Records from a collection

━━━━━━━━━━━━━━━━

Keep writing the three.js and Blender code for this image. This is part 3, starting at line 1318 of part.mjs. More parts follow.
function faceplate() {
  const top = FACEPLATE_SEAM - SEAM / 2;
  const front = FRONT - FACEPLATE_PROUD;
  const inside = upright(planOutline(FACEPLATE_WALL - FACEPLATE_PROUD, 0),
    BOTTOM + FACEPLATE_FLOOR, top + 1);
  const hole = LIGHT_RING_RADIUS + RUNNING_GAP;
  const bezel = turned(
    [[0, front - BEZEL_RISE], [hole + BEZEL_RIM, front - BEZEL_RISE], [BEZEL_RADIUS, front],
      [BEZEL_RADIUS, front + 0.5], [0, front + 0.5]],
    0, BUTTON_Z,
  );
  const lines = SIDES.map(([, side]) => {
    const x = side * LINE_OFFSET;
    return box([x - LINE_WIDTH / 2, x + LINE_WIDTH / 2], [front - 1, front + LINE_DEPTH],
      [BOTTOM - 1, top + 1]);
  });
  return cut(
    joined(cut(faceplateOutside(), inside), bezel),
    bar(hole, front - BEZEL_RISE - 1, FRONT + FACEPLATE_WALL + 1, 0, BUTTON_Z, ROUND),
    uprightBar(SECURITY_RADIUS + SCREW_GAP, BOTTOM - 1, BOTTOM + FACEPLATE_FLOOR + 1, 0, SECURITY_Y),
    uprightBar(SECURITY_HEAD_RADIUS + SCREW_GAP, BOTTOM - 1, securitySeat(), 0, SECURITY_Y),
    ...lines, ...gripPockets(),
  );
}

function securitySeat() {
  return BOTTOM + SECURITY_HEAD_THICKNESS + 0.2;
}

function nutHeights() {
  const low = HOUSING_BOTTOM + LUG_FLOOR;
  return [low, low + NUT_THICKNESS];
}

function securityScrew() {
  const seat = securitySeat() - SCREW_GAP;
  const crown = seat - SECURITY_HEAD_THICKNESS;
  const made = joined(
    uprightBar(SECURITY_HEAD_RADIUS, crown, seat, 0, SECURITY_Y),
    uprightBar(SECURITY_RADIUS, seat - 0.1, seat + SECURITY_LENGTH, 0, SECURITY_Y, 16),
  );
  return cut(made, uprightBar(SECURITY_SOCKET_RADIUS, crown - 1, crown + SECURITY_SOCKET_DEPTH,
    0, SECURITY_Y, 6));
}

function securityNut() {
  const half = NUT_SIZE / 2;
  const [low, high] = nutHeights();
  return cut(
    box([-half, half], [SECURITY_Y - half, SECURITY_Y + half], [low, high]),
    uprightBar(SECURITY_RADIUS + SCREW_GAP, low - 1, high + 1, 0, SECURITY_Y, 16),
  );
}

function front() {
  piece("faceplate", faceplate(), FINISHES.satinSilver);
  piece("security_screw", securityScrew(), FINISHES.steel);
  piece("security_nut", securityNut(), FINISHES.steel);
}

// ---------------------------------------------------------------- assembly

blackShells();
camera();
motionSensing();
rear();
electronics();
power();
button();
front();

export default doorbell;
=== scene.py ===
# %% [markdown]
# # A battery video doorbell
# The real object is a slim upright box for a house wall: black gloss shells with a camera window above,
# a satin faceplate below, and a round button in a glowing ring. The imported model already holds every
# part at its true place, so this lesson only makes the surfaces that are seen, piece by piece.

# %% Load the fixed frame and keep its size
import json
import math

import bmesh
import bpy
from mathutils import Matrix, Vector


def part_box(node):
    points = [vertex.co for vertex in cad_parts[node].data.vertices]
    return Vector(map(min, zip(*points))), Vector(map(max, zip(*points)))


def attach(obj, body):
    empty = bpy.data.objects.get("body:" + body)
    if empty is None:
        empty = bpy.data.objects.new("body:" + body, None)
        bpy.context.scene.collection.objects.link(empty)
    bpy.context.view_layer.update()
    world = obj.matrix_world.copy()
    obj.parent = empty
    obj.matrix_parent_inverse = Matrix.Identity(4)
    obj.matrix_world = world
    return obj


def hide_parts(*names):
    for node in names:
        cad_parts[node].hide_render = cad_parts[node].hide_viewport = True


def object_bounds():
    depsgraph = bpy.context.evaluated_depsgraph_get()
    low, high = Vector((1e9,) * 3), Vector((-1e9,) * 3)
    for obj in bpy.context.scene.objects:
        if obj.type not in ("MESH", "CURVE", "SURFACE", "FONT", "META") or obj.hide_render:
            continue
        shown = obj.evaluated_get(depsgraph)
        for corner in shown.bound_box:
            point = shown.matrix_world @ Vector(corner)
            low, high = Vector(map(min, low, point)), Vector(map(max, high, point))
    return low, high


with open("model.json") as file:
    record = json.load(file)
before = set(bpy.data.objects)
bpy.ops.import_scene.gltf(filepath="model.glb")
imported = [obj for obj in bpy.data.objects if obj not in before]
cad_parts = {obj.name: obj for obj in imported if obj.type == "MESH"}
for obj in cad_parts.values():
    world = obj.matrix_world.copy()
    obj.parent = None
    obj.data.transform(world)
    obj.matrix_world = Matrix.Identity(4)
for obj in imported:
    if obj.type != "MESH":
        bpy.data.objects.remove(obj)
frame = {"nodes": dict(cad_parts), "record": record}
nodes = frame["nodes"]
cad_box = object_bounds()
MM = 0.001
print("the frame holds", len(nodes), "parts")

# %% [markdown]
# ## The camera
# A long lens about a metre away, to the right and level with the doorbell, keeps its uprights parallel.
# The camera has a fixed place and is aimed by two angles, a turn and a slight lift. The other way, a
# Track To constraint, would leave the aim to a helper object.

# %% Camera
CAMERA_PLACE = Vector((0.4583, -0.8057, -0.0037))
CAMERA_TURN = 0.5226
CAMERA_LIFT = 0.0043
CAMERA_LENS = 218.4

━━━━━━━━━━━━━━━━

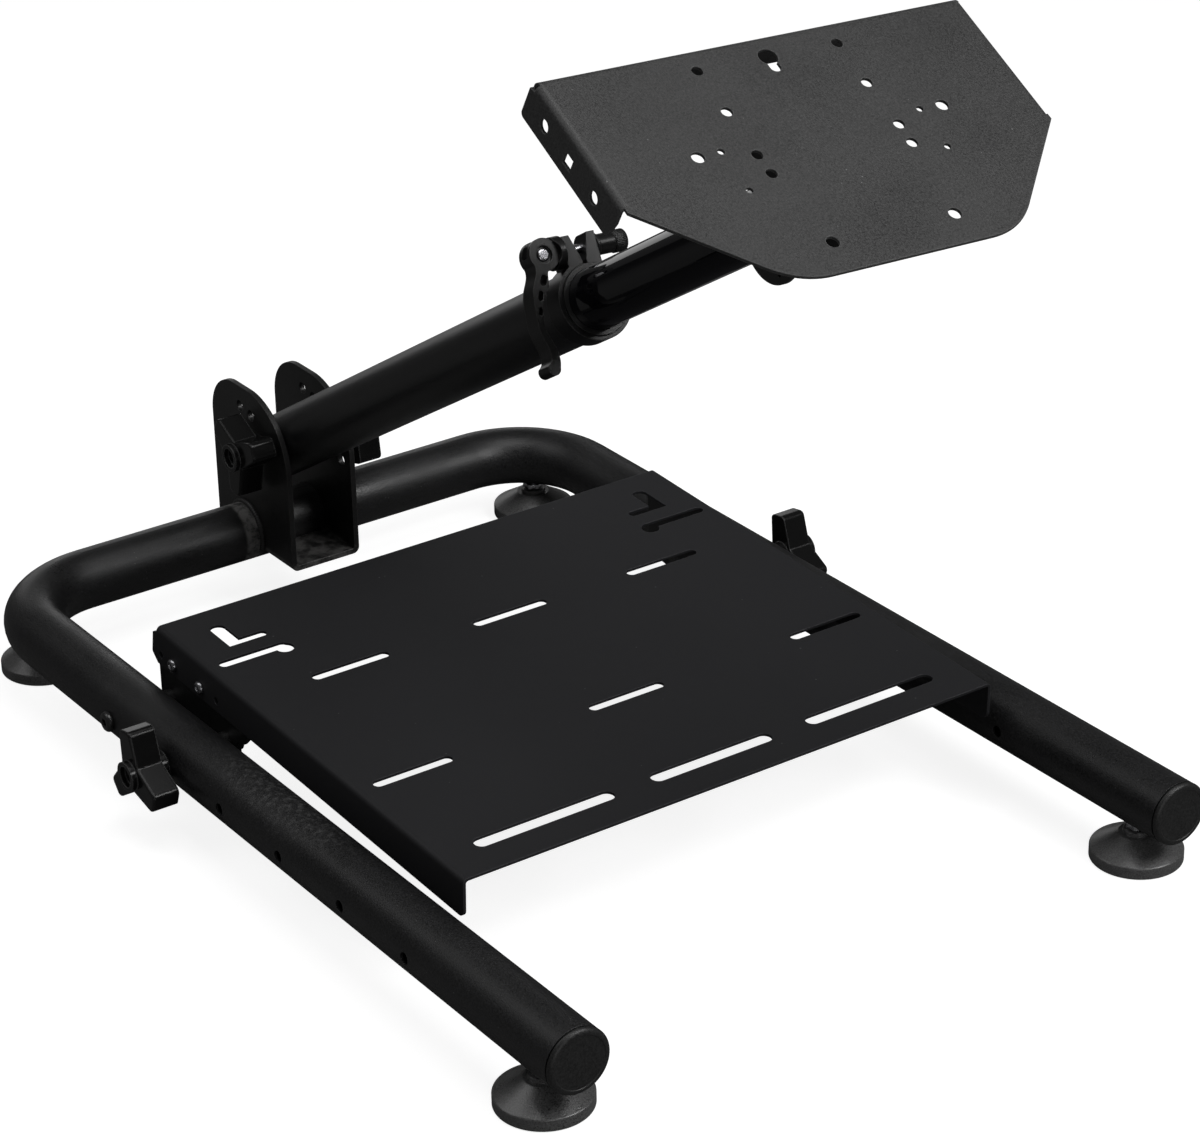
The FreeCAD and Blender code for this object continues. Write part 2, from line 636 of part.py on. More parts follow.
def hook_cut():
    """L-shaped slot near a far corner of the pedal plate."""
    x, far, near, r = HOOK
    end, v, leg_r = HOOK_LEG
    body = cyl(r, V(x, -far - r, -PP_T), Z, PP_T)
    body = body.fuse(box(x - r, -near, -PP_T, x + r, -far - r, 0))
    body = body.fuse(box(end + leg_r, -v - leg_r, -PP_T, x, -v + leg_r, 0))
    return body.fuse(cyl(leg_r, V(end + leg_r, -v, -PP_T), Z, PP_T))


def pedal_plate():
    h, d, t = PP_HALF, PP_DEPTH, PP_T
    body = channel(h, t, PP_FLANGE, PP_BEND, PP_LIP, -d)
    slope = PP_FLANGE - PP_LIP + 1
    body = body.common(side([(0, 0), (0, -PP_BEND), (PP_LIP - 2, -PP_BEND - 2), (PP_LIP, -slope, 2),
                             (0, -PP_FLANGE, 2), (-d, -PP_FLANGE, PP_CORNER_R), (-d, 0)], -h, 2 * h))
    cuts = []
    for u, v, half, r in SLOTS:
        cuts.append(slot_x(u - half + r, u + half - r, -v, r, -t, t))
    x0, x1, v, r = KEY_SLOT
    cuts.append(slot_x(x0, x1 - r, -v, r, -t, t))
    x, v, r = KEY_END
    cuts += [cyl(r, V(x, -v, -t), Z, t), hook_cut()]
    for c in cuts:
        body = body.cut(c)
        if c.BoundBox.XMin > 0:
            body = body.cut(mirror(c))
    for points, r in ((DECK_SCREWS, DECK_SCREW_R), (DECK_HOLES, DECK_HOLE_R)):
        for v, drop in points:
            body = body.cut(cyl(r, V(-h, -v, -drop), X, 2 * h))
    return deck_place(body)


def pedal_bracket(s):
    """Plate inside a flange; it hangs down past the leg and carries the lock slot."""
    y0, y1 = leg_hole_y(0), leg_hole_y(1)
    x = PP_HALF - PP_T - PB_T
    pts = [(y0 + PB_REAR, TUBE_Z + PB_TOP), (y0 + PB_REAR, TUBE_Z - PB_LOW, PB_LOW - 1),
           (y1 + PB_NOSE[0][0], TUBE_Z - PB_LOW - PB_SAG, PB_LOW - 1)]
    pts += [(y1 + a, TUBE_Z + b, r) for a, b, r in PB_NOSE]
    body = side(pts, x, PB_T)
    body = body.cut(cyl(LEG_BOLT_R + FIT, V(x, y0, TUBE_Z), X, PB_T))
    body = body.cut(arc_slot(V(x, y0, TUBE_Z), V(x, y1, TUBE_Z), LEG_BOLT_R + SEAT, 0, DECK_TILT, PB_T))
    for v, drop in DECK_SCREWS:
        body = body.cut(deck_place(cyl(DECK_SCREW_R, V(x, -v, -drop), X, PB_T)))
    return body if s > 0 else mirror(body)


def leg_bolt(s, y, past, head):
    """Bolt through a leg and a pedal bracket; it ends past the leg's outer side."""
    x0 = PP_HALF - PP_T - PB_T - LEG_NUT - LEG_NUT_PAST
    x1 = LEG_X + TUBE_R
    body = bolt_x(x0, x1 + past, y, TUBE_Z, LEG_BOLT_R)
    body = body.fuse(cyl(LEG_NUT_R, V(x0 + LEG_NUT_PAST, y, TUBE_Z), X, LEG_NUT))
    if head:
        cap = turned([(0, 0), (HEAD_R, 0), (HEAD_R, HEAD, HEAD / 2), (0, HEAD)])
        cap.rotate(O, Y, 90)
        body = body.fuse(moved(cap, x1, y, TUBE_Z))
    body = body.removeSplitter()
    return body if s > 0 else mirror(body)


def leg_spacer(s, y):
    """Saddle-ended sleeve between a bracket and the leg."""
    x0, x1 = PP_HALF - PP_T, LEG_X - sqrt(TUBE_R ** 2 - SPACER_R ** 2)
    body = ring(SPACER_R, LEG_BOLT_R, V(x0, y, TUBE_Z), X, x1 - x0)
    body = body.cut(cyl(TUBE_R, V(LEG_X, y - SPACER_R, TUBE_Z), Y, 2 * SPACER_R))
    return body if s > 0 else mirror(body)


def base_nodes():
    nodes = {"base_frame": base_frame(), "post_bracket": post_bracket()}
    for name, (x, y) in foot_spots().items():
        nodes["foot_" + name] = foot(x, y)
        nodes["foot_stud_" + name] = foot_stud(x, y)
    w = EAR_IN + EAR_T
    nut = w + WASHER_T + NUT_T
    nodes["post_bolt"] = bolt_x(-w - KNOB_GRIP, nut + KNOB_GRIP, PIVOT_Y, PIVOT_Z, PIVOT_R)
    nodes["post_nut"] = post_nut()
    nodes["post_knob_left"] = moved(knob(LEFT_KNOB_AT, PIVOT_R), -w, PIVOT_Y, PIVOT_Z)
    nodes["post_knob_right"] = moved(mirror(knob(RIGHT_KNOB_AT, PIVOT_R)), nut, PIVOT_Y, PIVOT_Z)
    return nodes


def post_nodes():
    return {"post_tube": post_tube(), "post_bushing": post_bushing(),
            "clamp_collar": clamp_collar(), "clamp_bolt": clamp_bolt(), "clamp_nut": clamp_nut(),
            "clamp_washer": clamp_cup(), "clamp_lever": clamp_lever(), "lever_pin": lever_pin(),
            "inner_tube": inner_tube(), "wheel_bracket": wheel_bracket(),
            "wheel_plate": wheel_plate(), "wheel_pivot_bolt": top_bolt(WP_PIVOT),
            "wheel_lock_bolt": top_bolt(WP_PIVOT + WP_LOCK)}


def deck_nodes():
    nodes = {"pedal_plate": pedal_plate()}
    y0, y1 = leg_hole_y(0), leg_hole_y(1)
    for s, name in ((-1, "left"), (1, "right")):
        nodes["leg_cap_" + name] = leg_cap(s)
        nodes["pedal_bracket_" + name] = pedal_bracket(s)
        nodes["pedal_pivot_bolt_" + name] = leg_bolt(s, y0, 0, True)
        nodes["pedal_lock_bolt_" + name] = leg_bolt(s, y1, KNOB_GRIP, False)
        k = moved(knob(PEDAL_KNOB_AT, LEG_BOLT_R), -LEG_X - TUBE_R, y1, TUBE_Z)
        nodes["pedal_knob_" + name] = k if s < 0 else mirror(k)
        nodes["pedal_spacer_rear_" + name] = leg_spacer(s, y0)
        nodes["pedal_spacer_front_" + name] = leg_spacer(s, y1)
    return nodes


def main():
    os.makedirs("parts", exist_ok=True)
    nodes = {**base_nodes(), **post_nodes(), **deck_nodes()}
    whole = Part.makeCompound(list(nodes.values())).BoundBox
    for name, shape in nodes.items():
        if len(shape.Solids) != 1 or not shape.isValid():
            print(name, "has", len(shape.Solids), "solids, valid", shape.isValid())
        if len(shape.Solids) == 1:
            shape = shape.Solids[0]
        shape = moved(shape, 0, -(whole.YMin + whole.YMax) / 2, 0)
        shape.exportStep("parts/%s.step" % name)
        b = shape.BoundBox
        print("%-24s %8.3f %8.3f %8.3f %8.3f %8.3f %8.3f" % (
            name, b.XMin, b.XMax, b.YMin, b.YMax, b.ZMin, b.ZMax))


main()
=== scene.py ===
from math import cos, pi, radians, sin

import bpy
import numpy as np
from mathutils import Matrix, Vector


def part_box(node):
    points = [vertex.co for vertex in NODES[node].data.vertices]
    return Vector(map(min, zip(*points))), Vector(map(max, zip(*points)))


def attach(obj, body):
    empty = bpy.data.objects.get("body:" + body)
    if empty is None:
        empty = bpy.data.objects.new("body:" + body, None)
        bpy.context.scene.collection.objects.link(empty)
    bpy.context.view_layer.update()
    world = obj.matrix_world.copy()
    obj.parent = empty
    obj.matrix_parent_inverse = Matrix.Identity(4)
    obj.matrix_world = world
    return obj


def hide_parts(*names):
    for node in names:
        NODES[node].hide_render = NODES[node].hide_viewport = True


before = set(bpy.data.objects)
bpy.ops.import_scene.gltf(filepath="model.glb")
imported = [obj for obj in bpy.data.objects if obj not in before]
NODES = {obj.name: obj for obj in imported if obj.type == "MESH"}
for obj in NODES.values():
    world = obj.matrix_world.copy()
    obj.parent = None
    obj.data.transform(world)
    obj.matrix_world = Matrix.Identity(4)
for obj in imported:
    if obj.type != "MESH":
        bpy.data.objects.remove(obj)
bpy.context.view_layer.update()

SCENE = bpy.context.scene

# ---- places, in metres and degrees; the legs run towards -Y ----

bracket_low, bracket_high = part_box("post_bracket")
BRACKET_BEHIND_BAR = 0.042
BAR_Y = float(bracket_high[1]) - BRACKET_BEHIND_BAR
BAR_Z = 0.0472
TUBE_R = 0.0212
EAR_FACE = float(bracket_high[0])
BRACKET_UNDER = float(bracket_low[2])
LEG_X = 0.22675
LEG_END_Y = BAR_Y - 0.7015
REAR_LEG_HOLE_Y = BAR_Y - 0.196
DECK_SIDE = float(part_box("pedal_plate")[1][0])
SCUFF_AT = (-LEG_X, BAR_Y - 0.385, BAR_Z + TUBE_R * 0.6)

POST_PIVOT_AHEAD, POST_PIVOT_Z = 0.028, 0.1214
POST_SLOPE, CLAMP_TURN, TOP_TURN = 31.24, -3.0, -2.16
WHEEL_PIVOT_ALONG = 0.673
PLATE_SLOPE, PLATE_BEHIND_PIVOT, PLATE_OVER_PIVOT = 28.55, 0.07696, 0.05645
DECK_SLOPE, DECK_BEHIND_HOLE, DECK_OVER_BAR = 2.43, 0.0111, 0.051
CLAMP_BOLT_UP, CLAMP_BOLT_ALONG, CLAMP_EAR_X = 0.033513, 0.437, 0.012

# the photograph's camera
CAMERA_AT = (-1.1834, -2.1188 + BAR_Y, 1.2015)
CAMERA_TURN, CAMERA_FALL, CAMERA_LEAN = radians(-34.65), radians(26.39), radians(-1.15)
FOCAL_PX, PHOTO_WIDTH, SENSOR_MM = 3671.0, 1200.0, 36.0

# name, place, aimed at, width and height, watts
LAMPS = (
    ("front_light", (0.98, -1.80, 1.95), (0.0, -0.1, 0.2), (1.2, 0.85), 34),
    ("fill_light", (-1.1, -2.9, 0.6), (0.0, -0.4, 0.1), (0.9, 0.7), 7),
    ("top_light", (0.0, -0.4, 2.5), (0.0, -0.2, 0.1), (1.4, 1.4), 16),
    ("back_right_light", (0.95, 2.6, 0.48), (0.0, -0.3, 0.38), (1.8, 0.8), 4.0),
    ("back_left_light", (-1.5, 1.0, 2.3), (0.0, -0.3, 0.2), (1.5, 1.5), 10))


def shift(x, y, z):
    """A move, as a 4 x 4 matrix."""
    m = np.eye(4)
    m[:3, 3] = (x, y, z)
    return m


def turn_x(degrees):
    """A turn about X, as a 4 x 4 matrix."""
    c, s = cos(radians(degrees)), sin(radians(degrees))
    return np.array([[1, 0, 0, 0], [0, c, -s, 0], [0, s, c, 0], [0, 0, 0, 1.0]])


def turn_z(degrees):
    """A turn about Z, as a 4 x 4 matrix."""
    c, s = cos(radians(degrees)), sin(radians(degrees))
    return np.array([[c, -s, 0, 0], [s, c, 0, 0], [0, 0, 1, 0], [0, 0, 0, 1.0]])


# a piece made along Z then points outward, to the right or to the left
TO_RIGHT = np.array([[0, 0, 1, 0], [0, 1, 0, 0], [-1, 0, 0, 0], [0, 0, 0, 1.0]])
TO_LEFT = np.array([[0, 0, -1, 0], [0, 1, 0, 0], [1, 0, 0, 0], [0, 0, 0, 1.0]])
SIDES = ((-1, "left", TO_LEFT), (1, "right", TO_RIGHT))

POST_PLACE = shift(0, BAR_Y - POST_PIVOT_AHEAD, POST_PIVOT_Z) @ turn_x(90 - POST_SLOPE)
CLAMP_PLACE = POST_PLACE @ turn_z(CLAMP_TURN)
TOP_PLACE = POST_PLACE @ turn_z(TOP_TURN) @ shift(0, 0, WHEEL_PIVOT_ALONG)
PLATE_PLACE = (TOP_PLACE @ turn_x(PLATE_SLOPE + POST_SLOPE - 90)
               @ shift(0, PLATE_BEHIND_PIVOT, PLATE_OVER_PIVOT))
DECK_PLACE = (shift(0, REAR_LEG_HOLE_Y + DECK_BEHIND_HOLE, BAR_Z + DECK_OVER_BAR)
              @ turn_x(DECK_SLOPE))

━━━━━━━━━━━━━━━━

__WHAT IS BEING ASKED__.
Repeat, unchanged, every line from the one that contains "b = shape.BoundBox" to the one that contains "SCENE = bpy.context.scene", including both, and no other line.

__SOLVED PROBLEM__.
        b = shape.BoundBox
        print("%-24s %8.3f %8.3f %8.3f %8.3f %8.3f %8.3f" % (
            name, b.XMin, b.XMax, b.YMin, b.YMax, b.ZMin, b.ZMax))


main()
=== scene.py ===
from math import cos, pi, radians, sin

import bpy
import numpy as np
from mathutils import Matrix, Vector


def part_box(node):
    points = [vertex.co for vertex in NODES[node].data.vertices]
    return Vector(map(min, zip(*points))), Vector(map(max, zip(*points)))


def attach(obj, body):
    empty = bpy.data.objects.get("body:" + body)
    if empty is None:
        empty = bpy.data.objects.new("body:" + body, None)
        bpy.context.scene.collection.objects.link(empty)
    bpy.context.view_layer.update()
    world = obj.matrix_world.copy()
    obj.parent = empty
    obj.matrix_parent_inverse = Matrix.Identity(4)
    obj.matrix_world = world
    return obj


def hide_parts(*names):
    for node in names:
        NODES[node].hide_render = NODES[node].hide_viewport = True


before = set(bpy.data.objects)
bpy.ops.import_scene.gltf(filepath="model.glb")
imported = [obj for obj in bpy.data.objects if obj not in before]
NODES = {obj.name: obj for obj in imported if obj.type == "MESH"}
for obj in NODES.values():
    world = obj.matrix_world.copy()
    obj.parent = None
    obj.data.transform(world)
    obj.matrix_world = Matrix.Identity(4)
for obj in imported:
    if obj.type != "MESH":
        bpy.data.objects.remove(obj)
bpy.context.view_layer.update()

SCENE = bpy.context.scene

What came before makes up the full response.